• _Available data_
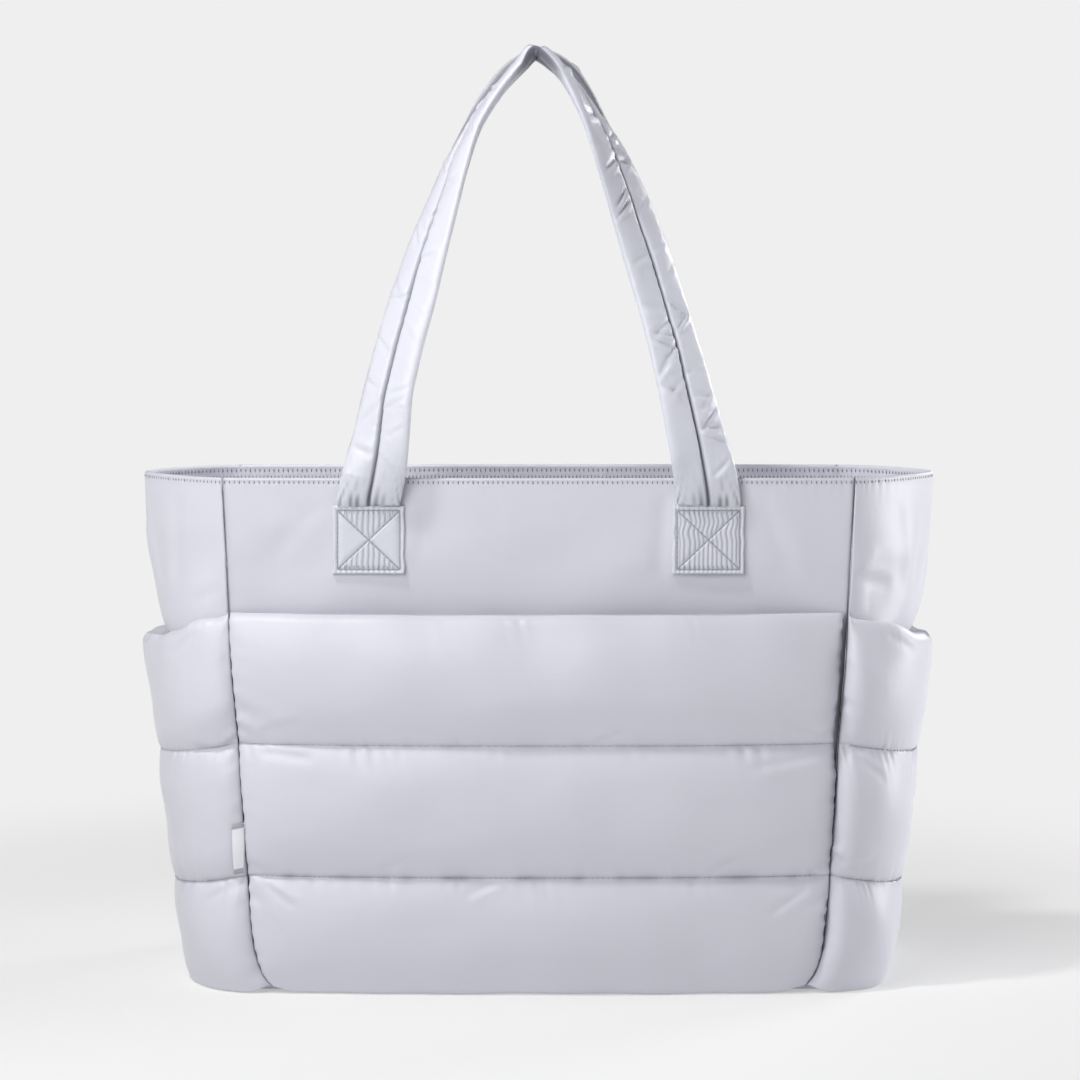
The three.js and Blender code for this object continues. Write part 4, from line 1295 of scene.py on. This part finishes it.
def patch_height(px, py, seed, busy):
    """How far the patch stands off its seat: cushions between the stitch lines, upright gathers
    whose valleys are narrow, and a rise near the top where the strap runs in under it. busy is the
    gathers' strength in the triangles beside the cross, where 1 is as strong as above and below it."""
    nearest = lines_away(px, py)
    cushion = 0.8 * (1 - np.exp(-(nearest / 1.6) ** 1.5))
    between_lines = 1 - np.exp(-(nearest / 0.7) ** 2)
    strap_under = 0.8 * np.clip((py + 2) / 18, 0, 1) * np.exp(-(px / 17) ** 8)
    gathers = -0.42 * gather_valleys(px, py, seed, busy) * between_lines
    diagonal = (px * FOOT_HEIGHT - py * FOOT_WIDTH) / math.hypot(FOOT_WIDTH, FOOT_HEIGHT)
    beside = 0.35 * np.exp(-((diagonal - 1.2) / 0.6) ** 2) * (np.abs(py) < FOOT_HEIGHT / 2 - 4)
    return FOOT_THICKNESS - 1.0 + cushion + gathers + beside + strap_under


def gather_valleys(px, py, seed, busy):
    """Share of an upright gather's valley at each place: |cos|^5 across the patch, bent by slow
    waves up it."""
    bend = (0.15 + 0.2 * busy) * (ripple(py, seed, 9, 22) + ripple(px, seed + 1, 9, 20))
    valley = np.abs(np.cos(math.pi * (px + bend) / mix(3.2, 2.7, busy))) ** 5
    upright = np.abs(py) / FOOT_HEIGHT - np.abs(px) / FOOT_WIDTH
    return valley * mix(np.clip(upright * 12 + 0.5, 0, 1), 1.0, busy)


def patch(name, face, place, seed, busy):
    """A foot patch on the wall's face. Returns what the stitches on it need to know."""
    columns, rows = FRONT_PATCH_GRID if face < 0 else BACK_PATCH_GRID
    px, py = np.meshgrid(np.linspace(-FOOT_WIDTH / 2, FOOT_WIDTH / 2, columns),
                         np.linspace(-FOOT_HEIGHT / 2, FOOT_HEIGHT / 2, rows))
    z = BAG_HEIGHT - FOOT_DROP - FOOT_HEIGHT / 2 + py
    b = body(z)
    x = place + px
    high = patch_height(px, py, seed, busy)
    edge = np.minimum(FOOT_WIDTH / 2 - np.abs(px), FOOT_HEIGHT / 2 - np.abs(py))
    share = edge_share(edge, 0.25, 1.4)
    seat = wall_depth(b, x / b.seam)
    wobble = 0.25 * ripple(py, seed + 31, 9, 22) * np.clip(np.abs(px) - 17, 0, 4) / 4
    outer = grid_of(x + wobble, face * (seat + PAD_GAP + high * share), z)
    inner = grid_of(x + wobble, face * (seat + PAD_GAP * 0.6), z)
    # The cloth is darker along the stitch lines, and painted shade darkens the valleys of the upright
    # gathers
    pulled = 0.75 * np.exp(-(lines_away(px, py) / 0.5) ** 2)
    marks = np.maximum(pulled, 0.5 * gather_valleys(px, py, seed, busy))
    piece = slab(name, outer, inner, marks * np.clip((edge - 1.5) * 2, 0, 1))
    dress(piece, "strap", strap_cloth, lining_cloth)
    return SimpleNamespace(face=face, place=place, seed=seed, busy=busy)


patches = [
    patch("front_left_foot", -1, -FRONT_SPREAD, 401, 0.0),
    patch("front_right_foot", -1, FRONT_SPREAD, 431, 1.0),
    patch("back_left_foot", 1, -BACK_SPREAD, 461, 0.1),
    patch("back_right_foot", 1, BACK_SPREAD, 491, 0.3),
]

# %% [markdown]
# ## Stitches
# Each stitch is a short raised loop of thread whose ends dive into the cloth. There are hundreds, so
# each has only 28 faces, and one function lays them along any line of points.

# %% Laying stitches along a line


def resample(points, out, pitch):
    """Points and normals at even steps of pitch along a line, and the direction of the line there."""
    walk = walked(points)
    count = max(int(walk[-1] / pitch), 1)
    at = (np.arange(count) + 0.5) * walk[-1] / count

    def read(values, where):
        return np.stack([np.interp(where, walk, values[:, k]) for k in range(3)], axis=1)

    way = unit(read(points, at + 0.4) - read(points, at - 0.4))
    up = read(out, at)
    return read(points, at), way, unit(up - way * np.sum(up * way, axis=1, keepdims=True))


def stitches(points, out, pitch, length, thick, lift, crossing):
    """Points and faces of a row of stitches. A stitch is six-sided, thin at its ends and bowed: its
    middle stands lift plus its own radius above the line, and its ends sink in. A crossing stitch
    lies across the line, as an overcast one does."""
    place, way, up = resample(points, out, pitch)
    aside = np.cross(way, up)
    if crossing:
        way, aside = aside, -way
    run = np.array([-1.0, -0.72, 0.0, 0.72, 1.0]) * length / 2
    radius = np.array([0.3, 0.85, 1.0, 0.85, 0.3]) * thick / 2
    bow = np.array([-0.35, 0.1, 0.35, 0.1, -0.35]) * thick + lift
    turn = np.arange(6) * math.pi / 3
    local_x = np.repeat(run, 6)
    local_y = np.outer(radius, np.cos(turn)).ravel()
    local_z = (np.outer(radius, np.sin(turn)) + bow[:, None]).ravel()
    shape = (place[:, None, :] + way[:, None, :] * local_x[None, :, None]
             + aside[:, None, :] * local_y[None, :, None] + up[:, None, :] * local_z[None, :, None])
    at = np.arange(30).reshape(5, 6)
    on = np.roll(at, -1, axis=1)
    skin = np.stack([at[:-1].ravel(), at[1:].ravel(), on[1:].ravel(), on[:-1].ravel()], axis=1)
    ends = np.array([[0, 1, 2, 3], [0, 3, 4, 5], [27, 26, 25, 24], [29, 28, 27, 24]])
    one = np.concatenate([skin, ends])
    faces = (one[None] + 30 * np.arange(len(place))[:, None, None]).reshape(-1, 4)
    return shape.reshape(-1, 3), faces


def sew(name, rows_of_stitches, thread=hole_shade_thread):
    """One object from several rows of stitches."""
    points = []
    faces = []
    start = 0
    for p, f in rows_of_stitches:
        points.append(p)
        faces.append(f + start)
        start += len(p)
    points = np.concatenate(points)
    uv = points[:, [0, 2]] * MM
    piece = make_mesh(name, points, np.concatenate(faces), uv, marks=np.zeros(len(points)))
    return dress(piece, "shell", thread)


# %% The rim's topstitching and the patches' boxes


def round_rim(depth, offset):
    """A closed line round the bag, that far below the rim and that far out from the walls."""
    points = ring(BAG_HEIGHT - depth, offset)
    return np.concatenate([points, points[:1]])


rim_line = round_rim(HEM_STITCH, -HEM_DIP)
rim_out = unit(np.gradient(rim_line, axis=0)[:, [1, 0, 2]] * np.array([1, -1, 0]))
rim_rows = [stitches(rim_line, rim_out, 2.9, 2.2, 0.65, 0.0, True)]
for depth, pitch, length, thick in ((3.4, 2.9, 2.2, 0.6), (8.2, 2.3, 3.6, 0.65)):
    facing_line = round_rim(depth, -WALL - SEAM_GAP - FACING_THICKNESS)
    rim_rows.append(stitches(facing_line, -rim_out, pitch, length, thick, 0.0, True))
sew("rim_topstitching", rim_rows)


def patch_rows(p):
    """The rows of stitches of one patch, laid on its own surface."""
    rows = []
    lines = [(start, end, False) for start, end in patch_lines()]
    for high in (STITCH_LINES_H - 1.4, -STITCH_LINES_H + 1.6):
        lines.append(((-STITCH_LINES_W, high), (STITCH_LINES_W, high), True))
    s = np.linspace(0, 1, 60)
    for start, end, crossing in lines:
        px = mix(start[0], end[0], s)
        py = mix(start[1], end[1], s)
        z = BAG_HEIGHT - FOOT_DROP - FOOT_HEIGHT / 2 + py
        b = body(z)
        x = p.place + px
        high = patch_height(px, py, p.seed, p.busy)
        y = p.face * (wall_depth(b, x / b.seam) + PAD_GAP + high)
        points = np.column_stack([x, y, z])
        out = np.tile([0.0, float(p.face), 0.05], (len(s), 1))
        rows.append(stitches(points, out, 2.8, 2.0, 0.36, 0.0, crossing))
    return rows


sew("foot_stitching", [row for p in patches for row in patch_rows(p)])

# %% The quilting seams' stitches
BESIDE_SEAM = 9
END_ROOM = 6
quilting = []
for made, overcast in ((front_face, (1,)), (left_face, (1,)), (right_face, (1, 2)), (back_surface, ())):
    for k in (1, 2):
        row = k * made.rows.count
        points = made.grid[row, END_ROOM:-END_ROOM]
        out = (made.out[row - BESIDE_SEAM] + made.out[row + BESIDE_SEAM])[END_ROOM:-END_ROOM]
        if k in overcast:
            quilting.append(stitches(points, out, 3.1, 3.0, 0.6, 0.35, True))
        else:
            quilting.append(stitches(points, out, 4.4, 3.0, 0.45, 0.15, False))
sew("quilting_stitches", quilting, quilting_yarn)

# %% [markdown]
# ## The label
# A folded white ribbon is caught in the left side seam and lies on the side pocket. It is blank. It
# follows the pad's own swollen face, so it is a small grid lifted off that face.

# %% The blank folded label
LABEL_ROWS = 40
LABEL_LEAN = 0.8
LABEL_LEVEL = 60


def label_surface(reach, lift):
    """A strip of the left pocket's face beside the seam, leaning a little. reach is the distance of
    each column from the seam and lift its height above the face."""
    grid = left_face.grid
    z = grid[:, 0, 2]
    heights = np.linspace(LABEL_TOP - LABEL_LENGTH, LABEL_TOP, LABEL_ROWS)
    lean = np.linspace(-LABEL_LEAN, LABEL_LEAN, LABEL_ROWS)[:, None]
    walk = walked(grid[LABEL_LEVEL])
    row = np.interp(heights, z, np.arange(len(z)))[:, None]
    column = np.clip(np.interp(reach, walk, np.arange(len(walk)))[None, :] - lean, 0, None)
    i = row.astype(int)
    j = column.astype(int)
    down = (row - i)[..., None]
    side = (column - j)[..., None]
    low = mix(grid[i, j], grid[i, j + 1], side)
    high = mix(grid[i + 1, j], grid[i + 1, j + 1], side)
    out = left_face.out[i, j]
    return mix(low, high, down) + out * lift[None, :, None]


# The ribbon's upper layer runs out from the seam, turns over at its fold and runs back underneath
FOLD_RADIUS = 0.3
LABEL_SEAT = 0.95
LABEL_START = 1.2
run = np.linspace(0, LABEL_WIDTH - FOLD_RADIUS, 14)
bend = np.radians(np.linspace(90, -90, 9))[1:-1]
reach = np.concatenate([run, LABEL_WIDTH - FOLD_RADIUS + FOLD_RADIUS * np.cos(bend), run[::-1]])
lift = np.concatenate([np.full(14, FOLD_RADIUS), FOLD_RADIUS * np.sin(bend), np.full(14, -FOLD_RADIUS)])
ribbon = label_surface(LABEL_START + reach, LABEL_SEAT + lift)
ribbon_out = normals(ribbon, -1)
# Painted shade: the label is darkened over its ends, at its edge in the seam and along its fold
label_shade = np.zeros(ribbon.shape[:2])
label_shade[:4] = 1.0
label_shade[-4:] = 1.0
label_shade[:, :2] = 0.7
label_shade[:, 13:20] = 0.7
label = slab("blank_label", ribbon + ribbon_out * 0.12, ribbon - ribbon_out * 0.12, label_shade)
dress(label, "label", label_cloth, label_cloth)
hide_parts("seam_label")

# %% [markdown]
# ## Studio
# The photograph was taken on a seamless pale floor. A large soft lamp hangs to the left and above, so
# the shadow is short and falls to the right, and the white room fills the rest. The floor is mostly
# its own light, which keeps the shadow faint, and it fades into the room's tone with distance.

# %% Floor, room and lamps
FLOOR_REACH = 12.0
corners = [(x * FLOOR_REACH, y * FLOOR_REACH, 0) for x, y in ((-1, -1), (1, -1), (1, 1), (-1, 1))]
floor_mesh = bpy.data.meshes.new("studio_floor")
floor_mesh.from_pydata(corners, [], [(0, 1, 2, 3)])
floor = bpy.data.objects.new("studio_floor", floor_mesh)
scene.collection.objects.link(floor)

PAPER = "EFEFEF"
BAG_MIDDLE = (0.0, 0.0, 0.22)
paper = bpy.data.materials.new("studio_paper")
tree = bare_tree(paper)
where = add(tree, "ShaderNodeTexCoord").outputs["Object"]
away = add(tree, "ShaderNodeVectorMath", {"operation": "LENGTH"}, {0: where})
near = add(tree, "ShaderNodeMapRange", {"interpolation_type": "SMOOTHSTEP"},
           {"Value": away.outputs["Value"], "From Min": 0.36, "From Max": 0.8,
            "To Min": 0.6, "To Max": 0.0})
glow = add(tree, "ShaderNodeEmission", inputs={"Color": linear(PAPER), "Strength": 1.0})
card = add(tree, "ShaderNodeBsdfDiffuse", inputs={"Color": linear("F2F2F2")})
both = add(tree, "ShaderNodeMixShader",
           inputs={0: near.outputs["Result"], 1: glow.outputs[0], 2: card.outputs[0]})
add(tree, "ShaderNodeOutputMaterial", inputs={"Surface": both.outputs[0]})
floor_mesh.materials.append(paper)

world = bpy.data.worlds.new("white_room")
tree = bare_tree(world)
seen = add(tree, "ShaderNodeLightPath").outputs["Is Camera Ray"]
walls = add(tree, "ShaderNodeBackground", inputs={"Color": linear(PAPER), "Strength": 1.0})
room = add(tree, "ShaderNodeBackground", inputs={"Color": linear("EEF0F5"), "Strength": 0.08})
pick = add(tree, "ShaderNodeMixShader", inputs={0: seen, 1: room.outputs[0], 2: walls.outputs[0]})
add(tree, "ShaderNodeOutputWorld", inputs={"Surface": pick.outputs[0]})
scene.world = world


def lamp(name, place, size, power, tone="FFFFFF"):
    """A square soft lamp at a place in metres, turned towards the middle of the bag."""
    light = bpy.data.lights.new(name, "AREA")
    light.shape = "SQUARE"
    light.size = size
    light.energy = power
    light.color = linear(tone)[:3]
    made = bpy.data.objects.new(name, light)
    scene.collection.objects.link(made)
    made.location = place
    way = np.array(BAG_MIDDLE) - np.array(place)
    tilt = math.atan2(math.hypot(way[0], way[1]), -way[2])
    made.rotation_euler = (tilt, 0.0, math.atan2(way[1], way[0]) - math.pi / 2)


lamp("key_lamp", (-0.62, -0.46, 1.75), 0.16, 13.5, "FFFDFA")
lamp("front_lamp", (-0.55, -1.0, 0.95), 0.8, 10.3)
lamp("right_lamp", (1.5, 0.2, 0.3), 0.55, 10.6)
lamp("left_lamp", (-1.5, 0.2, 0.8), 0.8, 1.5)
lamp("right_front_lamp", (1.1, -1.3, 1.3), 0.6, 0.6)
lamp("back_lamp", (1.25, 1.05, 0.75), 0.6, 11.0)

# %% [markdown]
# ## Camera
# The photograph was taken from the front with a long lens, slightly above the bag.

# %% Camera and view
PICTURE_WIDTH = 1080
FOCAL_LENGTH = 3662.85 / PICTURE_WIDTH
SENSOR_WIDTH = 36.0
CAMERA_PLACE = (0.0008, -2.2, 0.43245)
CAMERA_DIP = 4.5276
camera = bpy.data.objects.new("camera", bpy.data.cameras.new("camera"))
scene.collection.objects.link(camera)
camera.data.sensor_width = SENSOR_WIDTH
camera.data.lens = FOCAL_LENGTH * SENSOR_WIDTH
camera.location = CAMERA_PLACE
camera.rotation_euler = (math.radians(90 - CAMERA_DIP), 0.0, 0.0)
camera.data.clip_end = 60.0
scene.camera = camera
scene.view_settings.view_transform = "Standard"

• _Exercise description_
From the first line of the data above to the line holding "return valley *", reproduce each line exactly; emit no other lines.

• _Worked solution_
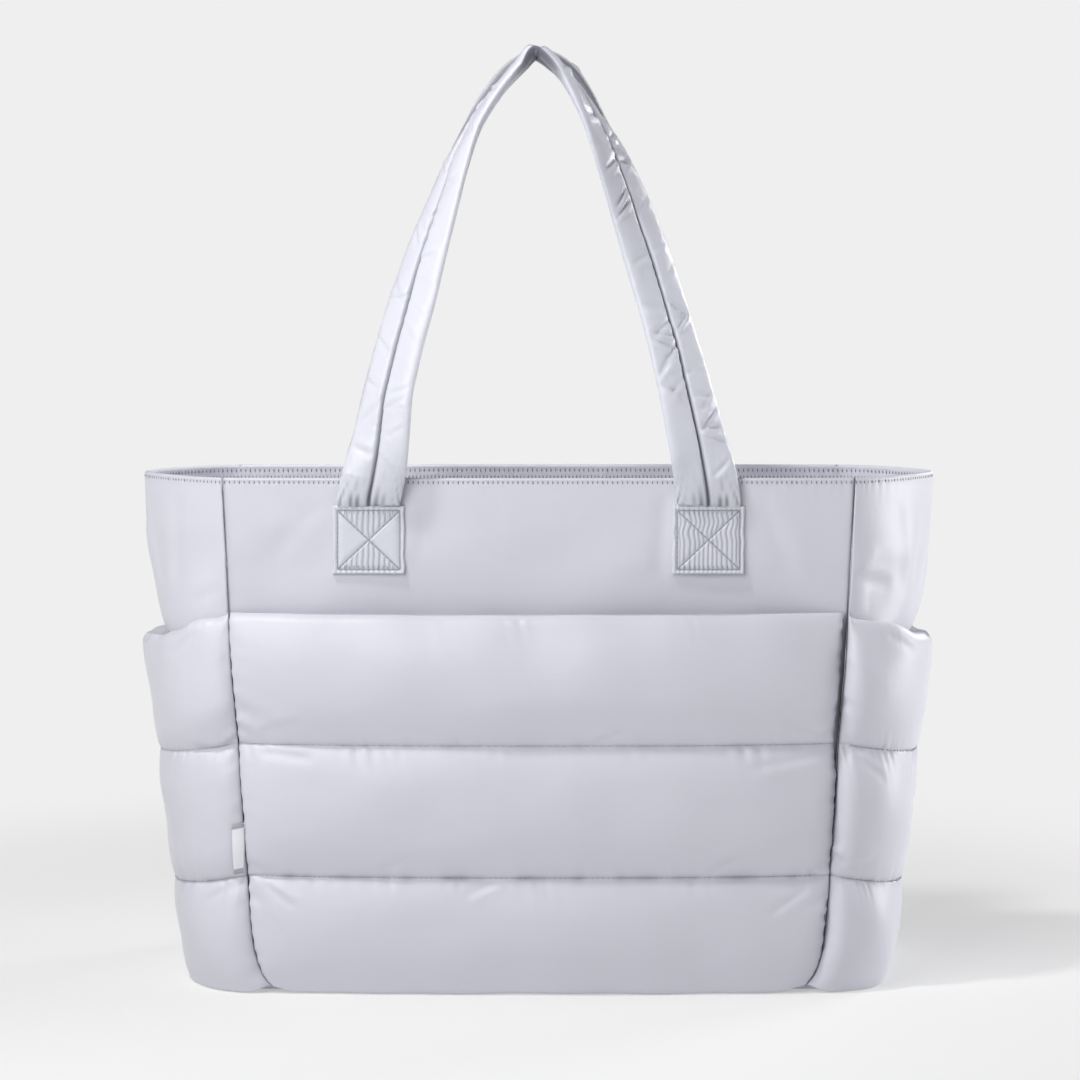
The three.js and Blender code for this object continues. Write part 4, from line 1295 of scene.py on. This part finishes it.
def patch_height(px, py, seed, busy):
    """How far the patch stands off its seat: cushions between the stitch lines, upright gathers
    whose valleys are narrow, and a rise near the top where the strap runs in under it. busy is the
    gathers' strength in the triangles beside the cross, where 1 is as strong as above and below it."""
    nearest = lines_away(px, py)
    cushion = 0.8 * (1 - np.exp(-(nearest / 1.6) ** 1.5))
    between_lines = 1 - np.exp(-(nearest / 0.7) ** 2)
    strap_under = 0.8 * np.clip((py + 2) / 18, 0, 1) * np.exp(-(px / 17) ** 8)
    gathers = -0.42 * gather_valleys(px, py, seed, busy) * between_lines
    diagonal = (px * FOOT_HEIGHT - py * FOOT_WIDTH) / math.hypot(FOOT_WIDTH, FOOT_HEIGHT)
    beside = 0.35 * np.exp(-((diagonal - 1.2) / 0.6) ** 2) * (np.abs(py) < FOOT_HEIGHT / 2 - 4)
    return FOOT_THICKNESS - 1.0 + cushion + gathers + beside + strap_under


def gather_valleys(px, py, seed, busy):
    """Share of an upright gather's valley at each place: |cos|^5 across the patch, bent by slow
    waves up it."""
    bend = (0.15 + 0.2 * busy) * (ripple(py, seed, 9, 22) + ripple(px, seed + 1, 9, 20))
    valley = np.abs(np.cos(math.pi * (px + bend) / mix(3.2, 2.7, busy))) ** 5
    upright = np.abs(py) / FOOT_HEIGHT - np.abs(px) / FOOT_WIDTH
    return valley * mix(np.clip(upright * 12 + 0.5, 0, 1), 1.0, busy)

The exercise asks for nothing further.